Rico Payton was the player to come up with the interception for Jackson, who returned the ball to the Indians 31-yard line.
On the first play of the drive, Powell first pump faked the ball, and then found Payton for the touchdown through the air for Lindbergh to take the 31-7 lead.
“It’s tough to stay up in that situation, and the bottom line is none of our three phases [offense, defense and special teams] played well enough to win,” Coach Eckley said. “There’s plenty of enough blame to go around whether it be players or coaches. I think we could have done a better job adjusting throughout the game, and I think we could’ve done a better job executing, better job tackling and a better job blocking.”

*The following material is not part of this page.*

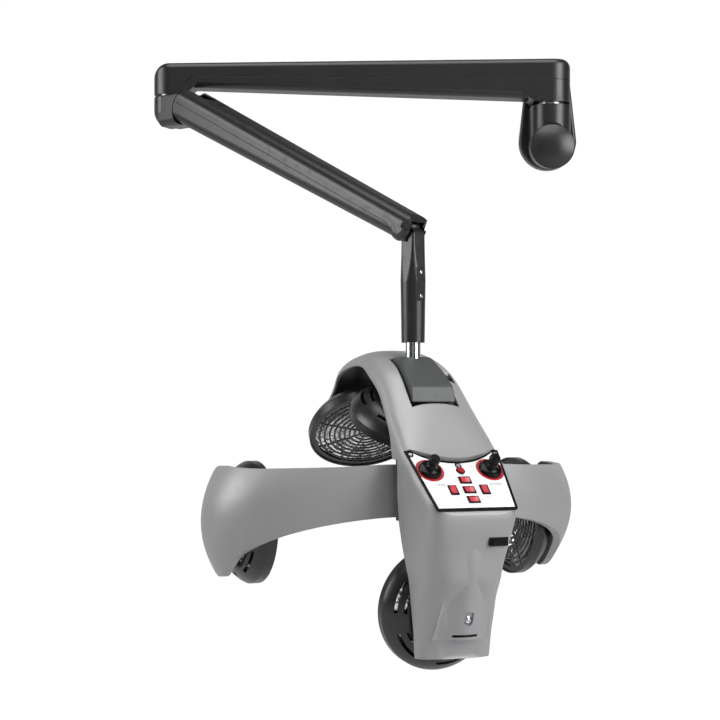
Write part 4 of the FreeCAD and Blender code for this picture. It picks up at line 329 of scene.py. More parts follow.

Coach Eckley emphasized to his team they needed to start executing, and the Indians did so on their opening drive in the second half.
Callis connected with Kent for a six-yard touchdown to finish Jackson’s 65-yard drive to make it 31-13 with a little over nine minutes remaining in the third.
Lindbergh answered back with a score of its own less than four minutes after, though, as Powell connected with Payton again for a 20-yard touchdown to extend their lead to 38-13.
Jackson turned the ball over on downs to follow, which allowed Lindbergh junior Sam Huff to run up the middle of the Indians defense for a 45-yard score.
“We had three or four drives that had gone well, and we just shot ourselves in the foot,” Coach Eckley said. “Whether it be a busted assignment, a penalty or a dropped ball. It was just little things, and we are a little ways away.
“We’ll go back and look at the film to see what we can clean up, see what we can pull out of the playbook to turn it down some so we can execute a little bit better with what we have.”
Heading into week three at 1-1 to face an undefeated 2-0 Sikeston team at the Pit, Coach Eckley knows his team must focus on the little things if Jackson wants to win a second-straight SEMO Conference Championship.
“We know that Sikeston will be excited to come play at our place because they know they haven’t played their best football against us the last couple of years. I think they’re a better team than they’ve shown, so I’m sure they’re hungry to be able to show how good they are.”